Ciphers and Digests supported by OpenSSL aesni engine

The Openssl aesni engine auto-detects if it's running on AESNI hardware and uses AESNI encryption instructions for these ciphers: AES-128-CBC, AES-192-CBC, AES-256-CBC, AES-128-CFB128, AES-192-CFB128, AES-256-CFB128, AES-128-CTR, AES-192-CTR, AES-256-CTR, AES-128-ECB, AES-192-ECB, AES-256-ECB, AES-128-OFB, AES-192-OFB, and AES-256-OFB.

Implementation of the OpenSSL aesni engine

The AESNI assembly language routines are not a part of the regular Openssl 1.0.0 release. AESNI is a part of the "HEAD" ("development" or "unstable") branch of OpenSSL, for future release. But AESNI is also available as a separate patch provided by Intel to the OpenSSL project for OpenSSL 1.0.0. A minimal amount of "glue" code in the aesni engine works between the OpenSSL libcrypto.so.1.0.0 library and the assembly functions. The aesni engine code is separate from the base OpenSSL code and requires patching only a few source files to use it. That means OpenSSL can be more easily updated to future versions without losing the performance from the built-in aesni engine.

OpenSSL aesni engine Performance

Here's some graphs of aesni engine performance I measured by running
openssl speed -evp $algorithm where $algorithm is aes-128-cbc, aes-192-cbc, and aes-256-cbc. These are using the 64-bit version of openssl on the same AESNI hardware, a Sun Fire X4170 M2 with a Intel Xeon E5620 @2.40GHz, running Solaris 11 FCS. "Before" is openssl without the aesni engine and "after" is openssl with the aesni engine.
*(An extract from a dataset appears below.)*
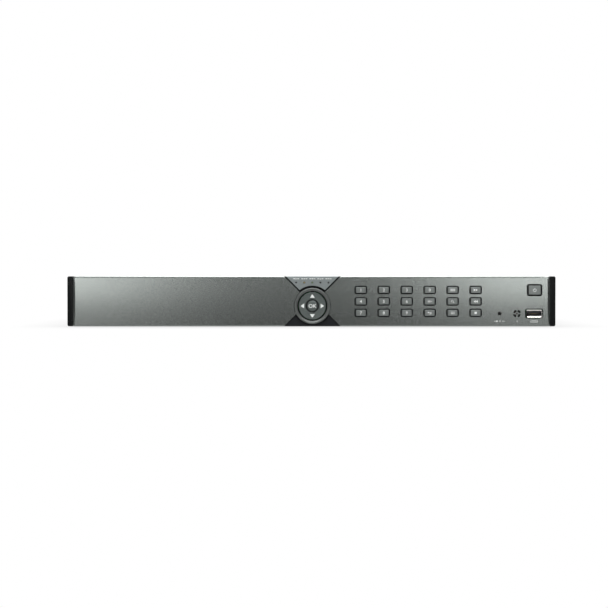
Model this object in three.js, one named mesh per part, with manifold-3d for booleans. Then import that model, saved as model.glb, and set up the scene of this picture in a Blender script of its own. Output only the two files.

The numbers are MBytes/second.


OpenSSL aesni engine performance on Sun Fire X4170 M2 (Xeon E5620 @2.40GHz)
(Higher is better; "before"=OpenSSL on AESNI without AESNI engine software, "after"=OpenSSL AESNI engine)

As you can see the speedup is dramatic for all 3 key lengths and for data sizes from 16 bytes to 8 Kbytes—AESNI is about 7.5-8x faster over hand-coded amd64 assembly (without aesni instructions).

Verifying the OpenSSL aesni engine is present

The easiest way to determine if you are running the aesni engine is to type "openssl engine" on the command line. No configuration, API, or command line options are needed to use the OpenSSL aesni engine. If you are running on Intel AESNI hardware with Solaris 11 FCS, you'll see this output indicating you are using the aesni engine:

intel-westmere $ openssl engine
(aesni) Intel AES-NI engine (no-aesni)
(dynamic) Dynamic engine loading support
(pkcs11) PKCS #11 engine support

If you are running on Intel without AESNI hardware you'll see this output indicating the hardware can't support the aesni engine:

intel-nehalem $ openssl engine
(aesni) Intel AES-NI engine (no-aesni)
(dynamic) Dynamic engine loading support
(pkcs11) PKCS #11 engine support

For Solaris on SPARC or older Solaris OpenSSL software, you won't see any aesni engine line at all. Third-party OpenSSL software (built yourself or from outside Oracle) will not have the aesni engine either. Solaris 11 FCS comes with OpenSSL version 1.0.0e. The output of typing "openssl version" should be "OpenSSL 1.0.0e 6 Sep 2011".

64- and 32-bit OpenSSL

OpenSSL comes in both 32- and 64-bit binaries. 64-bit executable is now the default, at /usr/bin/openssl, and OpenSSL 64-bit libraries at /lib/amd64/libcrypto.so.1.0.0 and libssl.so.1.0.0 The 32-bit executable is at /usr/bin/i86/openssl and the libraries are at /lib/libcrytpo.so.1.0.0 and libssl.so.1.0.0.

Availability

The OpenSSL AESNI engine is available in Solaris 11 x86 for both the 64- and 32-bit versions of OpenSSL. It is not available with Solaris 10. You must have a processor that supports AESNI instructions, otherwise OpenSSL will fallback to the older, slower AES implementation without AESNI. Processors that support AESNI include most Westmere and Sandy Bridge class processor architectures. Some low-end processors (such as for mobile/laptop platforms) do not support AESNI. The easiest way to determine if the processor supports AESNI is with the isainfo -v command—look for "amd64" and "aes" in the output:

$ isainfo -v
64-bit amd64 applications
        pclmulqdq aes sse4.2 sse4.1 ssse3 popcnt tscp ahf cx16 sse3 sse2 sse 
        fxsr mmx cmov amd_sysc cx8 tsc fpu

Conclusion

The Solaris 11 OpenSSL aesni engine provides easy access to powerful Intel AESNI hardware cryptography, in addition to Solaris userland PKCS#11 libraries and Solaris crypto kernel modules.